Targeted ablation of exon 2 of the Avian Leukosis Virus-A (ALV-A)receptor gene in a chicken fibroblast cell line by CRISPR abrogates ALV-A infection

Authors: Conrad, Steven; Mays, Jody; Hearn, Cari; Dunn, John

Submitted to: Avian Diseases
Publication Type: Peer Reviewed Journal
Publication Acceptance Date: 12/22/2022
Publication Date: 2/21/2023
Citation: Conrad, S.J., Mays, J.K., Hearn, C.J., Dunn, J.R. 2023. Targeted ablation of exon 2 of the Avian Leukosis Virus-A (ALV-A)receptor gene in a chicken fibroblast cell line by CRISPR abrogates ALV-A infection. Avian Diseases. 67(1):102-107. https://doi.org/10.1637/aviandiseases-D-22-00072.
DOI: https://doi.org/10.1637/aviandiseases-D-22-00072

Interpretive Summary: The avian leukosis viruses (ALVs) are a related family of highly-contagious retroviruses which infect chickens and turkeys, and can cause serious problems for poultry producers. As part of its mission, the Avian Diseases and Oncology Laboratory (ADOL) accepts samples from field isolates of clinically-ill chickens and characterizes the infectious organisms. For the ALVs ADOL currently uses chickens who are genetically resistant to the various strains of ALVs as part of the diagnostic process. We wished to eliminate the expense and manpower burden of maintaining these chicken lines by creating cell lines which are individually unable to host particular strains of ALV, thereby providing us with diagnostic tools which are easy and inexpensive to maintain. To this end, we used gene editing technology to destroy the receptor the ALV-A subtype virus uses to enter chicken cells, thereby creating a cell line which is impervious to ALV-A infection. In this paper we characterize the deletions in the Tva gene and demonstrate that these cells are not able to host ALV-A infection.

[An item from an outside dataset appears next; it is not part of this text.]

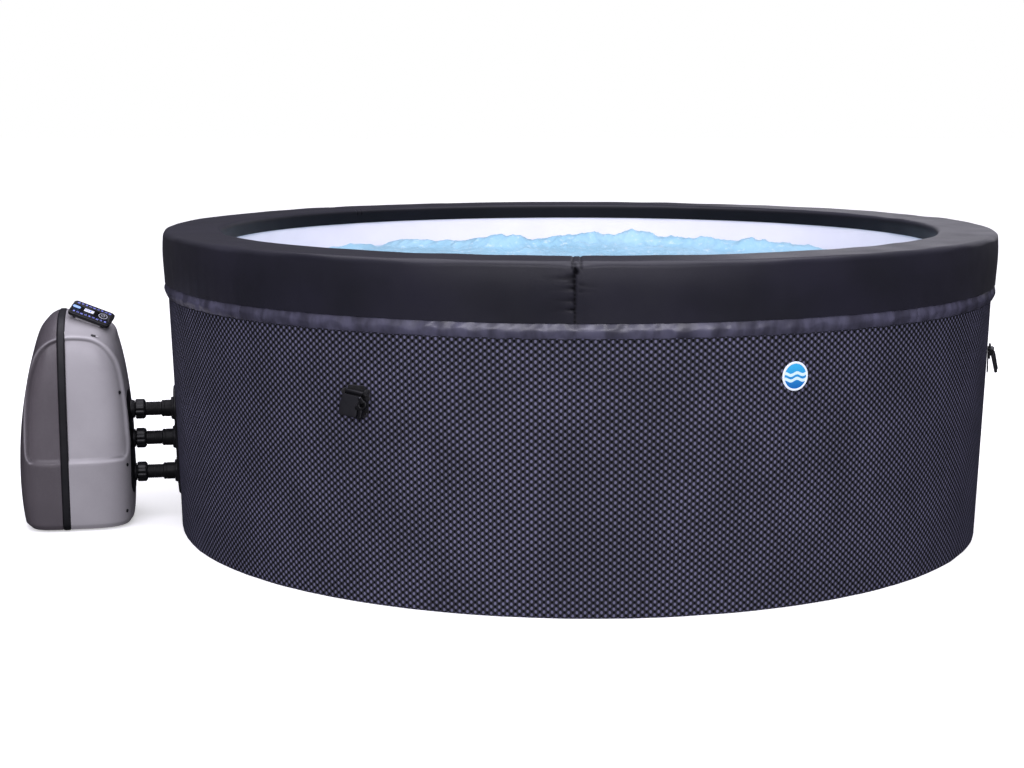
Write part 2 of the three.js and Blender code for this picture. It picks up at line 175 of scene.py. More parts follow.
class Finish:
    """A node material on the object's own coordinates, in metres."""

    def __init__(self, name, roughness=0.5, metallic=0.0, specular=0.5, coat=0.0, sheen=0.0):
        self.material = bpy.data.materials.new(name)
        self.material.use_nodes = True
        self.tree = self.material.node_tree
        self.shader = self.tree.nodes["Principled BSDF"]
        for socket, value in (
            ("Roughness", roughness), ("Metallic", metallic), ("Specular IOR Level", specular),
            ("Coat Weight", coat), ("Sheen Weight", sheen),
        ):
            self.shader.inputs[socket].default_value = value
        self.place = self.add("ShaderNodeTexCoord").outputs["Object"]
        self.height = None

    def add(self, kind, inputs=(), **settings):
        node = self.tree.nodes.new(kind)
        for key, value in settings.items():
            setattr(node, key, value)
        for key, value in dict(inputs).items():
            if isinstance(value, bpy.types.NodeSocket):
                self.tree.links.new(value, node.inputs[key])
            else:
                node.inputs[key].default_value = value
        return node

    def math(self, operation, a, b=0.0, c=0.0):
        return self.add("ShaderNodeMath", {0: a, 1: b, 2: c}, operation=operation).outputs[0]

    def noise(self, scale, detail=3.0, rough=0.55, stretch=None):
        place = self.place
        if stretch:
            place = self.add("ShaderNodeMapping", {"Vector": place, "Scale": stretch}).outputs[0]
        return self.add(
            "ShaderNodeTexNoise",
            {"Vector": place, "Scale": scale, "Detail": detail, "Roughness": rough},
        ).outputs["Fac"]

    def cells(self, scale, feature="DISTANCE_TO_EDGE"):
        return self.add(
            "ShaderNodeTexVoronoi", {"Vector": self.place, "Scale": scale}, feature=feature,
        ).outputs["Distance"]

    def span(self, value, low, high, to_low=0.0, to_high=1.0):
        return self.add("ShaderNodeMapRange", {
            "Value": value, "From Min": low, "From Max": high, "To Min": to_low, "To Max": to_high,
        }, interpolation_type="SMOOTHSTEP").outputs[0]

    def mix(self, factor, a, b):
        node = self.add("ShaderNodeMix", {0: factor, 6: a, 7: b}, data_type="RGBA")
        return node.outputs[2]

    def colour(self, value):
        if isinstance(value, bpy.types.NodeSocket):
            self.tree.links.new(value, self.shader.inputs["Base Color"])
        else:
            self.shader.inputs["Base Color"].default_value = value
        return self

    def roughness(self, value):
        self.tree.links.new(value, self.shader.inputs["Roughness"])
        return self

    def bump(self, height, strength, depth):
        inputs = {"Height": height, "Strength": strength, "Distance": depth}
        if self.height:
            inputs["Normal"] = self.height
        self.height = self.add("ShaderNodeBump", inputs).outputs[0]
        self.tree.links.new(self.height, self.shader.inputs["Normal"])
        return self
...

Technical Abstract: The U.S. Department of Agriculture Avian Disease and Oncology Laboratory currently relies on live birds of specific genetic backgrounds for producing chicken-embryo fibroblasts that are used for the diagnosis and subtyping of field isolates associated with avian leukosis virus (ALV) outbreaks. As an alternative to maintaining live animals for this purpose, we are currently developing cell lines capable of achieving the same result by ablation of the entry receptors utilized by ALV strains. We used CRISPR-Cas9 on the cell fibroblast-derived cell line DF-1 to disrupt the tva gene, which encodes the receptor required for binding and entry of ALV-A into cells. We ultimately identified seven DF-1 clones that had biallelic and homozygous indels at the Cas9 target site, exon 2 of tva. When tested in vitro for their ability to host ALV-A, the five clones that had frameshift mutations that disrupted the Tva protein were unable to support ALV-A replication. This result clearly demonstrates that modified cell lines can be used as part of a battery of tests to determine ALV subtype for isolate characterization, thus eliminating the need for live birds.